Prior to 1980, Lake Peigneur in Louisiana was a sleepy 11 feet shallow fresh-water lake. On the morning of November 20, 1980 the oil conglomerate Texaco made a major drilling error while exploring the lake for oil deposits. Below the lake rested the Jefferson Island Salt Mine, owned by the Diamond Crystal Salt Company. Although not proven because all evidence was washed away in the ensuing maelstrom the disaster is generally attributed to a miscalculation by the Texaco drilling team, which resulted in the drilling of a small hole through the salt mine ceiling, causing a violent chain reaction as the fresh water lake began rapidly draining into the mine, which soaked up the water almost as fast as it drained in. On the surface of the lake, a violent whirlpool formed which caused several barges, many trees and large portions of the surrounding terrain to be sucked into the mine.
The mine was actually so large that it sucked the lake water in completely, which actually caused the flow reversal of the Delcambre canal, which drained to the Gulf of Mexico. The lake began refilling with salt-water, temporarily creating the largest waterfall in Louisiana (at 100-150 feet) and drastically changing the lake’s biology by introducing new species of brackish plants and marine life to fill the now 1,300 feet deep salt-water lake.
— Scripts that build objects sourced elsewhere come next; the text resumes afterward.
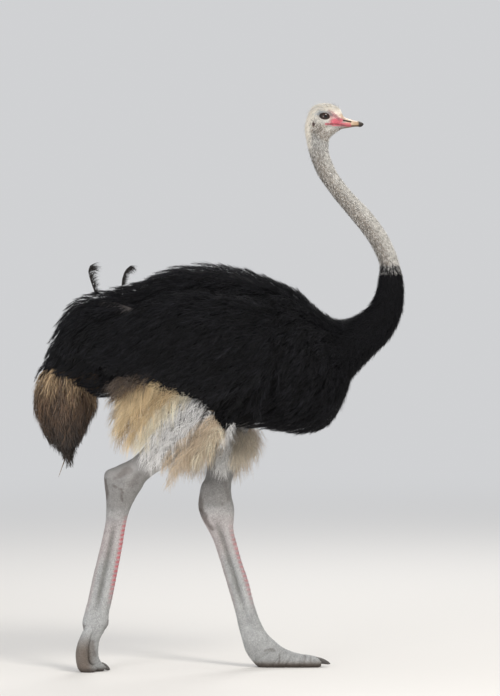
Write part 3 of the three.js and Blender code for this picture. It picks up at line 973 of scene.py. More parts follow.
def shape_leg(grid, t, angle, side):
    """Broad plates down the front of the shin and the toe's top, tendon grooves, creases and pads."""
    ankle = 5.0
    ahead = np.cos(angle)[None, :]
    beside = np.abs(np.sin(angle))[None, :]
    middle = grid.mean(axis=1, keepdims=True)
    outward = unit(grid - middle)
    travelled = np.concatenate([[0], np.cumsum(np.linalg.norm(np.diff(middle[:, 0], axis=0), axis=1))])
    phase = (travelled / SCUTE_HEIGHT)[:, None]
    saw = phase - np.floor(phase)
    plate = (saw ** 0.6) * (1 - ramp(saw, 0.86, 1.0))
    below_ankle = ramp(t, ankle + 2, ankle + 3.5)[:, None]
    front = ramp(ahead, 0.35, 0.8)
    push = 0.0018 * plate * front * below_ankle
    toes = TOES_ROW[side]
    shin = ramp(t, ankle + 2.5, ankle + 4) * (1 - ramp(t, toes - 2, toes))
    tendon = bell(ahead, -0.10, 0.26) * ramp(beside, 0.5, 0.85)
    push = push - 0.0085 * tendon * shin[:, None]
    knob = bell(t, ankle, 0.9)[:, None]
    push = push + 0.005 * knob * bell(ahead, 0.25, 0.35) * ramp(beside, 0.5, 0.9)
    push = push - 0.0035 * knob * bell(ahead, -0.45, 0.25) * ramp(beside, 0.4, 0.8)
    on_toe = ramp(t, toes + 0.5, toes + 1.5)[:, None]
    joint = phase * SCUTE_HEIGHT / TOE_PAD
    crease = bell(joint, np.round(joint), 0.09)
    push = push - 0.0040 * on_toe * crease * ramp(beside, 0.25, 0.8) * (1 - front)
    flat = grid.reshape(-1, 3)
    rough = noise(flat, 0.012, 21).reshape(grid.shape[:2]) * 0.0007
    moved = grid + outward * (push + rough)[:, :, None]
    return settle(moved)


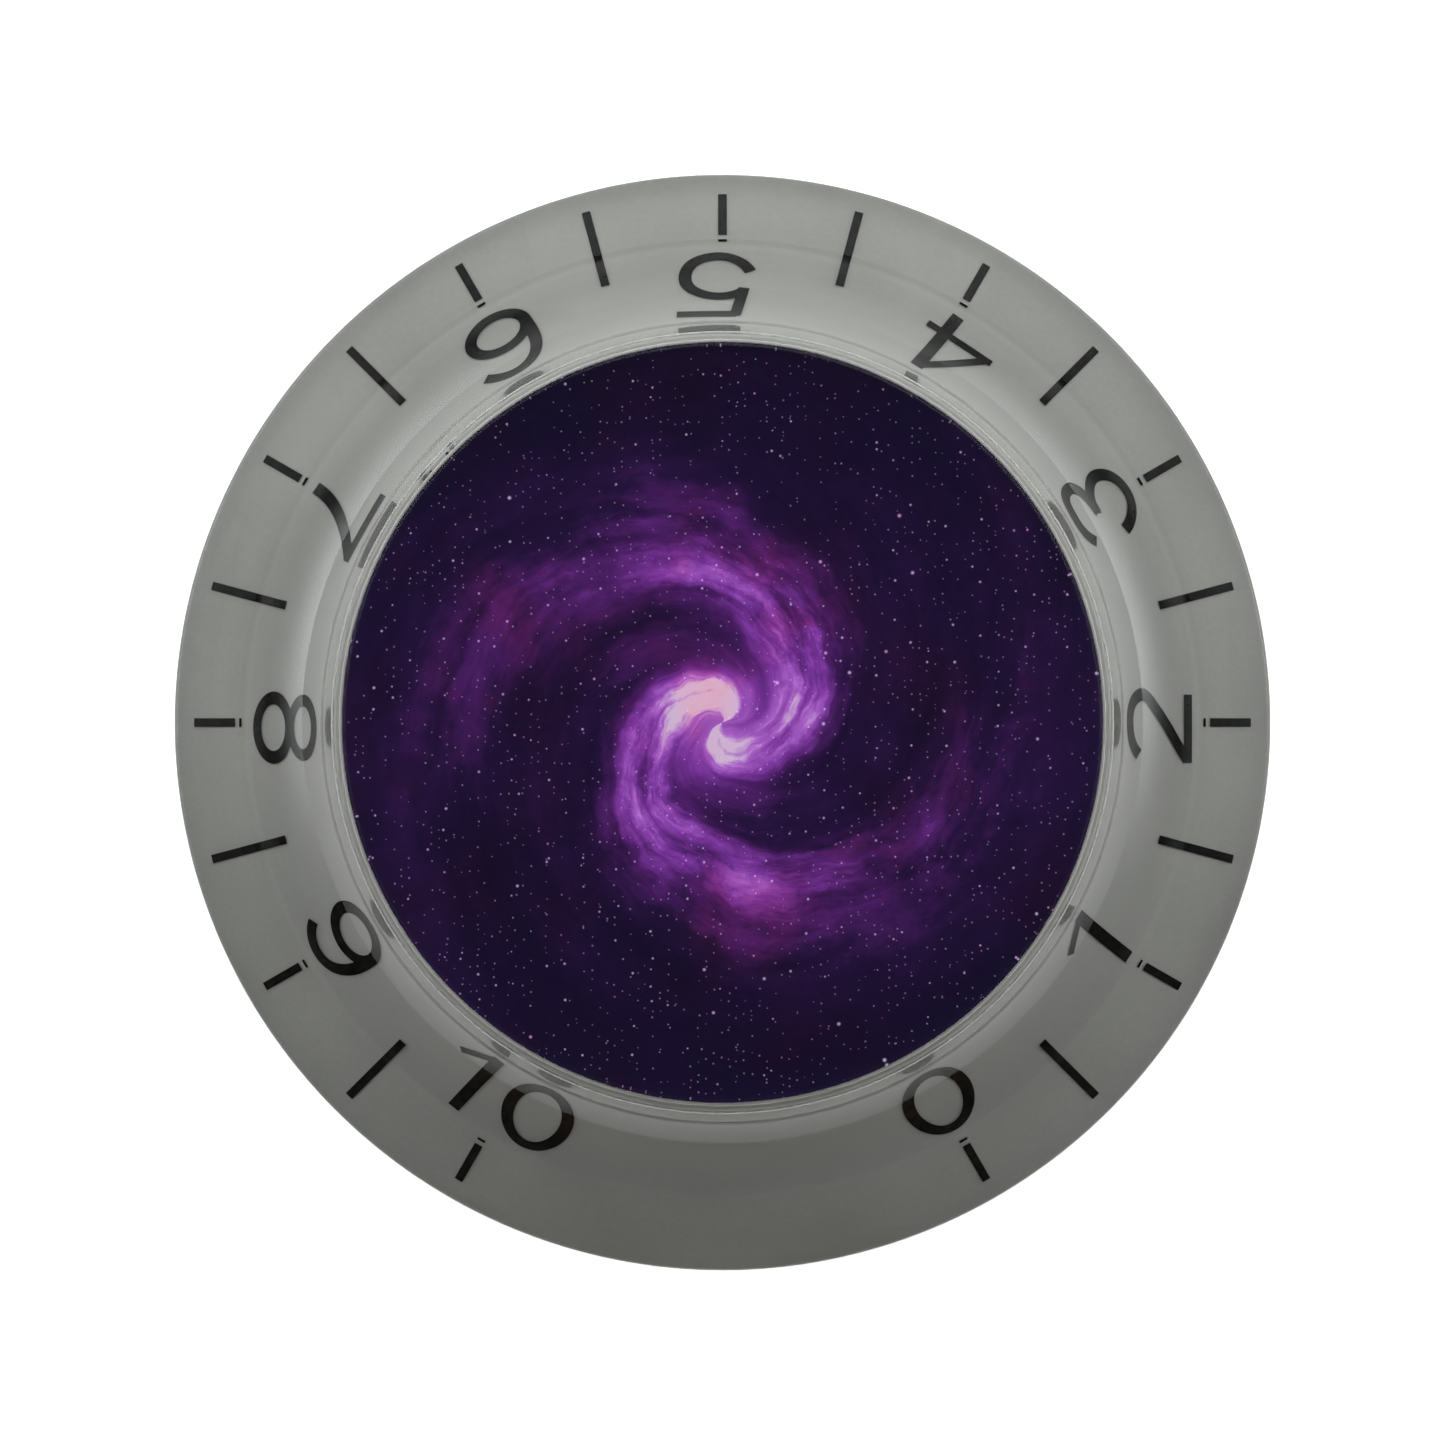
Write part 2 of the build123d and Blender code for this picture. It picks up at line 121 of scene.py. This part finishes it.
class Graph:
    """A node tree for a material, or for the sky when a tree is given."""

    def __init__(self, name, tree=None):
        if tree is None:
            self.material = bpy.data.materials.new(name)
            self.material.use_nodes = True
            tree = self.material.node_tree
        self.tree = tree
        self.tree.nodes.clear()
        place = "Generated" if name == "sky" else "Object"  # the sky's is the direction looked in
        self.coordinates = self.add("ShaderNodeTexCoord").outputs[place]

    def add(self, kind, inputs=None, **settings):
        """A new node, with its settings and with values or links fed to its inputs."""
        made = self.tree.nodes.new(kind)
        for key, value in settings.items():
            setattr(made, key, value)
        for key, value in (inputs or {}).items():
            self.feed(made.inputs[key], value)
        return made

    def feed(self, socket, value):
        if isinstance(value, Value):
            value = value.socket
        if isinstance(value, bpy.types.NodeSocket):
            self.tree.links.new(value, socket)
        else:
            socket.default_value = value

    def math(self, operation, *values):
        made = self.add("ShaderNodeMath", operation=operation)
        for socket, value in zip(made.inputs, values):
            self.feed(socket, value)
        return Value(self, made.outputs[0])

    def xyz(self, vector=None):
        parts = self.add("ShaderNodeSeparateXYZ", {0: vector or self.coordinates})
        return [Value(self, out) for out in parts.outputs]

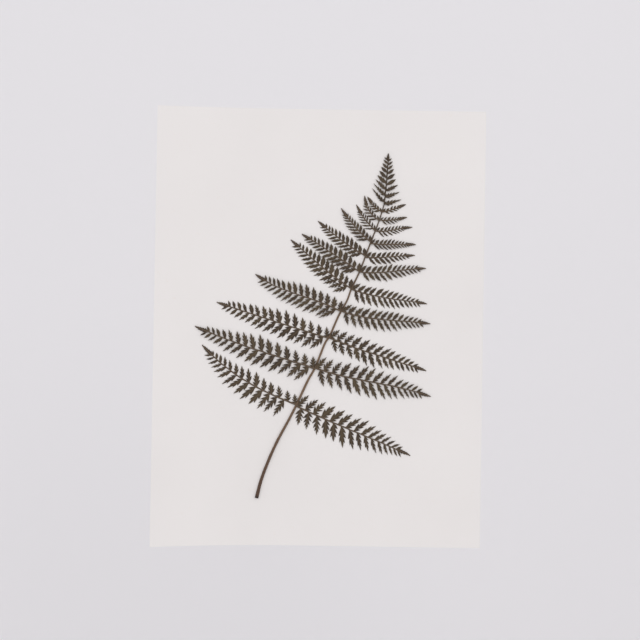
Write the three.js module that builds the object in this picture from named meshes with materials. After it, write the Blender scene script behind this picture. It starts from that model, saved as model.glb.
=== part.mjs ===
import * as THREE from "three";

// A pressed fern frond on a sheet of card that is fixed flat to a wall.
// Millimetres: +X is right and +Z is up. The back of the card lies in the plane y = 0, with the
// origin at its middle, and the frond is on the front of the card, towards -Y.

// The card
const cardWidth = 300;
const cardHeight = 400;
const cardThickness = 0.6;
const cardColumns = 12;
const cardRows = 6;

// Its left side has curled away from the wall, most at the bottom corner.
const curlStart = -25; // x where the card leaves the wall
const curlAtTop = 8; // how far the left edge stands out at the top corner
const curlAtBottom = 17; // and at the bottom corner

// Dried leaf lies in two layers, so that neighbours which cross don't touch.
const clearance = 0.3;
const leafThickness = 0.3;
const lowerLayer = clearance;
const upperLayer = lowerLayer + leafThickness + clearance;

// The stem: stipe and rachis in one, as points [x, z] from the cut end up to the frond's tip.
const stemRoute = [
  [-55.2, -156.7],
  [-51.3, -140.6],
  [-44.7, -122.2],
  [-36.6, -103.7],
  [-26.9, -85.2],
  [-20.2, -71.5],
  [-10, -49],
  [-3, -35.8],
  [5, -15],
  [9.8, -7],
  [17.4, 11],
  [24.9, 25],
  [28.8, 36],
  [36.1, 52],
  [45.6, 78],
  [53, 98],
  [57.4, 113],
];
const stemSteps = 40;
const stemSides = 6;
const stemWidthLow = 2.8;
const stemWidthHigh = 1;
const stemFlare = 0.5; // extra width at the cut end
const stemFlareLength = 10;
const stemDepthRatio = 0.62; // a pressed stem is flatter than it is wide

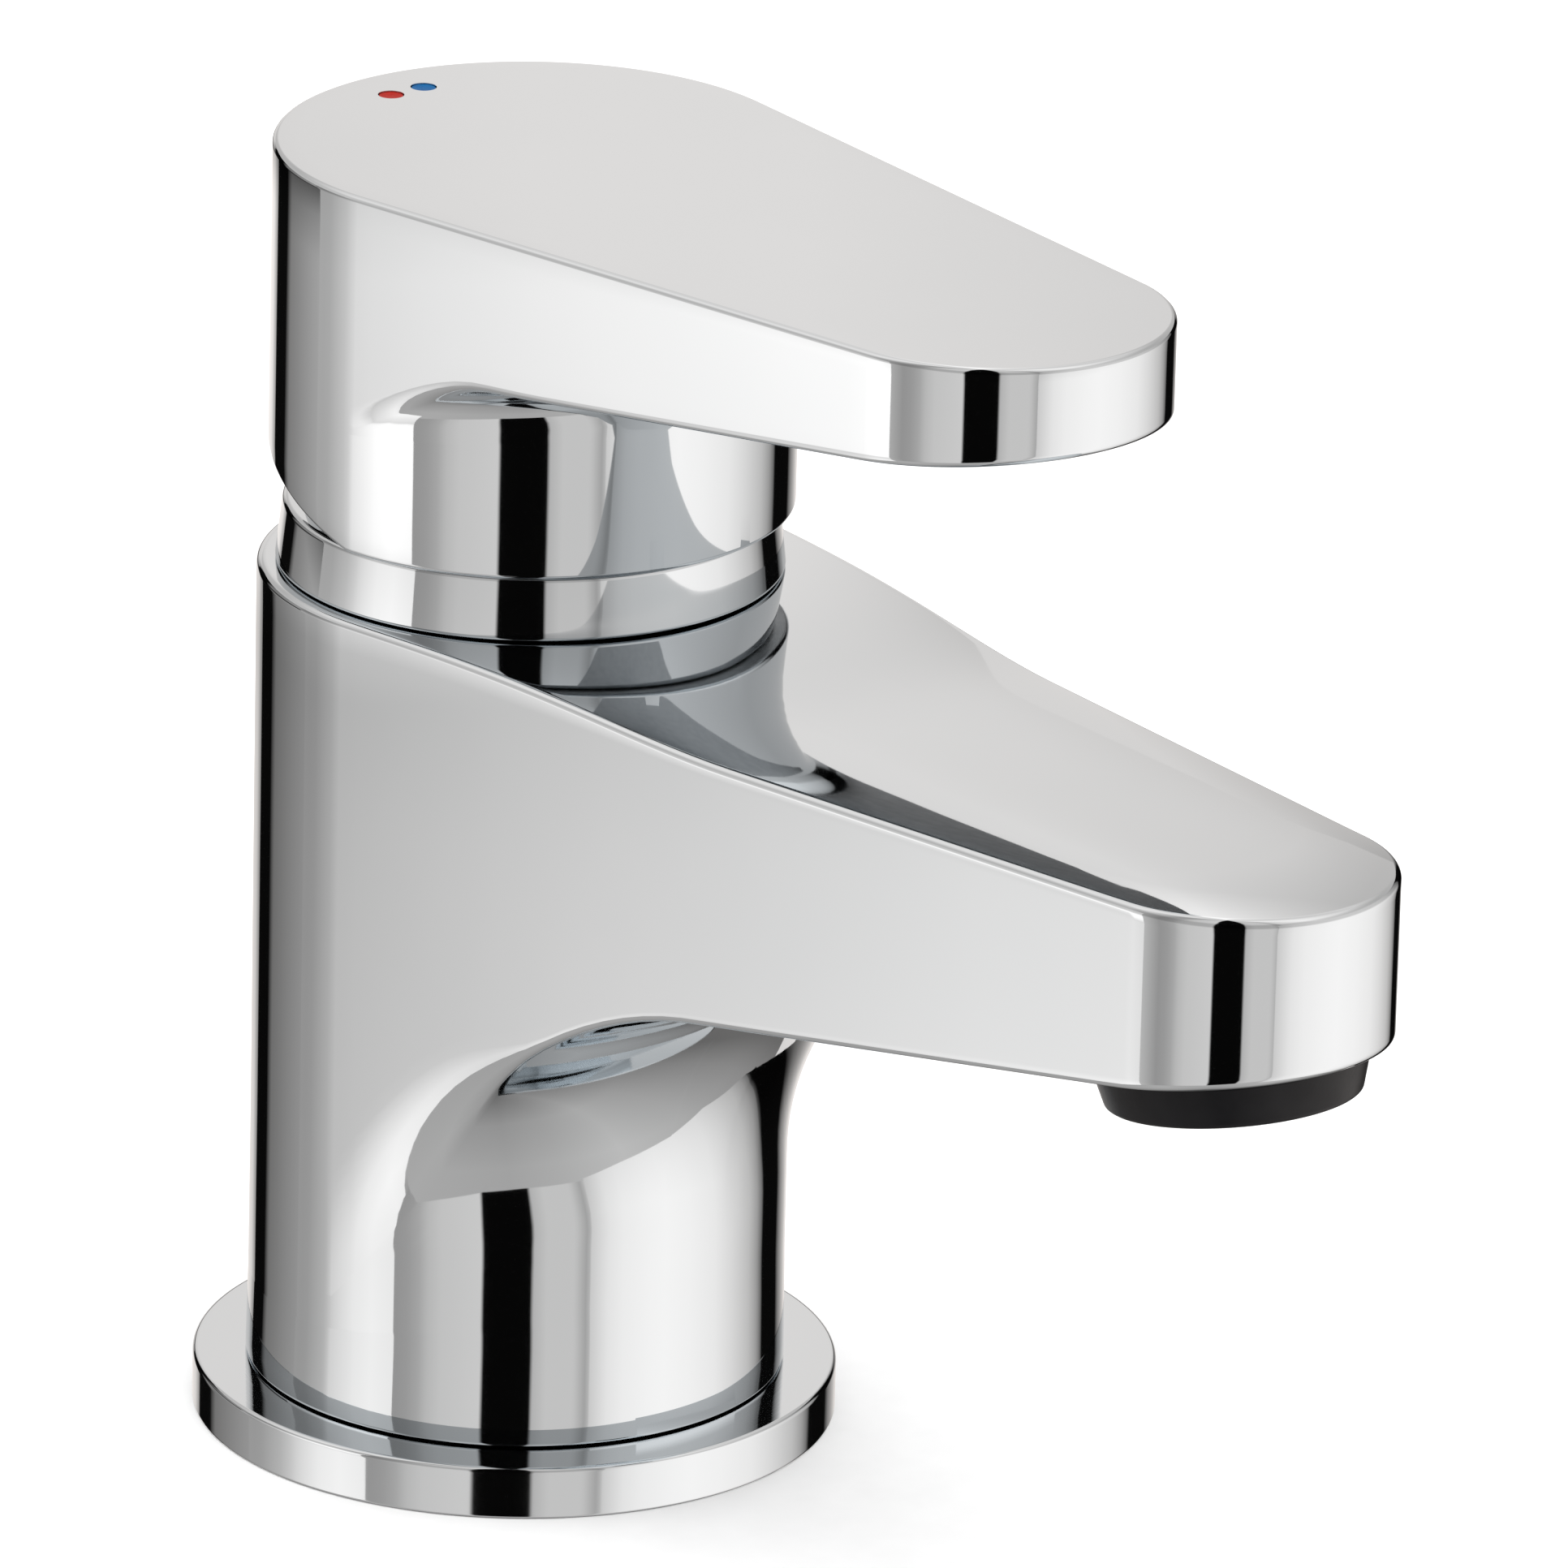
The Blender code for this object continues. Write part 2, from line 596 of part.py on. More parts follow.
def hang(piece, parent):
    """Parents a piece to an empty on a joint's axis, leaving it where it is."""
    piece.parent = parent
    piece.matrix_parent_inverse = parent.matrix_world.inverted()


def empty(name, height):
    marker = bpy.data.objects.new(name, None)
    marker.location = (0.0, 0.0, height * MM)
    bpy.context.collection.objects.link(marker)
    bpy.context.view_layer.update()
    return marker


# ---------------------------------------------------------------- handle

def handle_rim(y):
    """Height of the handle's lower rim: level in front, cut upwards behind."""
    return HANDLE_RIM_Z + HANDLE_REAR_SLOPE * max(0.0, y - HANDLE_REAR_START)


def lever_under(y):
    return LEVER_UNDER_Z + LEVER_UNDER_SLOPE * max(0.0, -y)


def make_handle():
    outline = teardrop(HANDLE_R, HANDLE_TIP_R, HANDLE_REACH, 40, 6, 18)
    wall_r = HANDLE_R - 0.1
    rings = [at_height(inset(outline, HANDLE_ROUNDING), HANDLE_TOP_Z),
             at_height(outline, HANDLE_TOP_Z - HANDLE_ROUNDING)]
    rings += radial_skirt(outline, wall_r, HANDLE_FILLET_R, lever_under, 4, 0.25)
    for radius, lift in ((wall_r, 0.4), (wall_r - 0.4, 0.0), (CUP_R, 0.0)):
        rings.append([(x, y, handle_rim(y) + lift) for x, y in towards_axis(outline, radius)])
    for radius, height in ((CUP_R, CUP_ROOF_Z), (BOSS_R, CUP_ROOF_Z), (BOSS_R, BOSS_FOOT_Z)):
        rings.append(at_height(towards_axis(outline, radius), height))
    points, faces = stitch(rings, (0.0, 0.0, HANDLE_TOP_Z), (0.0, 0.0, BOSS_FOOT_Z))
    handle = new_object("handle", points, faces, CHROME_CAST, (0.0, 0.0, PIVOT_Z))
    socket = STEM_HALF + GAP
    cut(handle, block("cut_stem_socket", (-socket, -socket, BOSS_FOOT_Z - 2 * PAST),
                      (socket, socket, SOCKET_ROOF_Z)))
    cut(handle, bar("cut_screw_way", (0, 0, SCREW_Z), (0, HANDLE_R + 2 * PAST, SCREW_Z),
                    SCREW_R + GAP, SMALL))
    for x, label in zip(DOT_X, ENAMEL):
        cut(handle, drum(f"cut_{label}_well", DOT_R + GAP / 2,
                         (HANDLE_TOP_Z - WELL_DEPTH, HANDLE_TOP_Z + PAST), SMALL, place=shifted(x, DOT_Y)))
    return handle


def make_handle_trim():
    pieces = []
    dot_top = HANDLE_TOP_Z - DOT_SUNK
    for x, label in zip(DOT_X, ENAMEL):
        pieces.append(drum(f"{label}_dot", DOT_R, (dot_top - DOT_THICKNESS, dot_top), SMALL,
                           ENAMEL[label], shifted(x, DOT_Y)))
    screw = bar("grub_screw", (0, STEM_HALF + GAP, SCREW_Z), (0, SCREW_END_Y, SCREW_Z), SCREW_R,
                SMALL, finish=STEEL)
    cut(screw, bar("cut_hex_key", (0, HEX_SOCKET_Y, SCREW_Z), (0, SCREW_END_Y + PAST, SCREW_Z),
                   HEX_SOCKET_R, 6))
    cap_inner, cap_outer = CAP_Y
    cap = bar("screw_cap", (0, cap_inner, SCREW_Z), (0, cap_outer, SCREW_Z), SCREW_R, SMALL,
              finish=CHROME_TURNED)
    return pieces + [screw, cap]


def make_stem():
    low, high = STEM_SPAN
    foot_tip, foot_r = STEM_FOOT_R
    stem = block("lever_stem", (-STEM_HALF, -STEM_HALF, low), (STEM_HALF, STEM_HALF, high),
                 STEEL, (0.0, 0.0, PIVOT_Z))
    foot = turned("join_stem_foot", [(0, STEM_FOOT_Z), (foot_tip, STEM_FOOT_Z), (foot_r, STEM_FOOT_Z + 1.0),
                  (foot_r, low + PAST), (0, low + PAST)], COARSE)
    cut(stem, foot, "UNION")
    cut(stem, pin_hole("cut_stem_pin_hole"))
    return stem


def main():
    for old in list(bpy.data.objects):
        bpy.data.objects.remove(old, do_unlink=True)
    make_foot()
    make_casting()
    make_aerator()
    make_shroud()
    make_cartridge()
    make_nut()
    spindle = empty("swivel_axis", PIVOT_Z)
    make_rotor(spindle)
    lift = empty("lift_axis", PIVOT_Z)
    hang(lift, spindle)
    for piece in [make_handle(), make_stem(), *make_handle_trim()]:
        hang(piece, lift)


main()
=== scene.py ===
"""Finished looks of the single-lever basin mixer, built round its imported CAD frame.

The frame is in metres, +Z up, with the spout and the lever towards -Y and the deck at z = 0.
Outlines here are worked out in millimetres from the CAD boxes and scaled when a mesh is made.
"""

import math

import bmesh
import bpy
from mathutils import Matrix, Vector


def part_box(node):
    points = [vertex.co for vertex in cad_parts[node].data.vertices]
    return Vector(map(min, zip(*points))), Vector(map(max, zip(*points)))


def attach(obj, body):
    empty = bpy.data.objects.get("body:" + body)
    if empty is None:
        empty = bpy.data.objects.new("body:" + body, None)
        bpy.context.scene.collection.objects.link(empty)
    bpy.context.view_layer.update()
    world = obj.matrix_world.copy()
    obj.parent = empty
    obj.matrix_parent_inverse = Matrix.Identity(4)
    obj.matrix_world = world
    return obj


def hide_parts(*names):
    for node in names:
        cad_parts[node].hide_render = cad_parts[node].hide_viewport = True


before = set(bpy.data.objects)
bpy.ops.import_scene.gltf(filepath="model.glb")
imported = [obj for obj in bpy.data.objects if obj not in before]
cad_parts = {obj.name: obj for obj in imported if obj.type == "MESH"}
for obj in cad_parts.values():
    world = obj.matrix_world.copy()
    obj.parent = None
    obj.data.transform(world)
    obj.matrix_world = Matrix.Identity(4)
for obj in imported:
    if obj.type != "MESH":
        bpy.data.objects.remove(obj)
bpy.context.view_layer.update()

MM = 0.001


def box_mm(node):
    """Lowest and highest corner of a CAD node in millimetres."""
    low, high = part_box(node)
    return low / MM, high / MM


CASTING_LOW, CASTING_HIGH = box_mm("body_casting")
RING_LOW, RING_HIGH = box_mm("base_ring")
SHROUD_LOW, SHROUD_HIGH = box_mm("shroud_ring")
HANDLE_LOW, HANDLE_HIGH = box_mm("handle")
CAP_LOW, CAP_HIGH = box_mm("screw_cap")
DOT_LOW, DOT_HIGH = box_mm("red_dot")

# Narrow seam between pieces that meet, and how far a cutter reaches past a face
SEAM = 0.1
PAST = 1.0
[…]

Remarkably, there there were no injuries and no human lives lost in this dramatic event – all 55 employees down in the salt mine at the time of the accident were able to escape, some through heroic efforts by co-workers, and the staff of the drilling rig escaped the platform before it was sucked down into the new depths of the lake – though three dogs were reported killed. Days after the disaster, nine of the eleven sunken barges popped out of the whirlpool and re-floated on the lake’s surface.
The drilling company, Texaco and Wilson Brothers paid $32 million (USD) to Diamond Crystal and $12.8 million to nearby Live Oak Gardens in out-of-court settlements to compensate for the damage caused.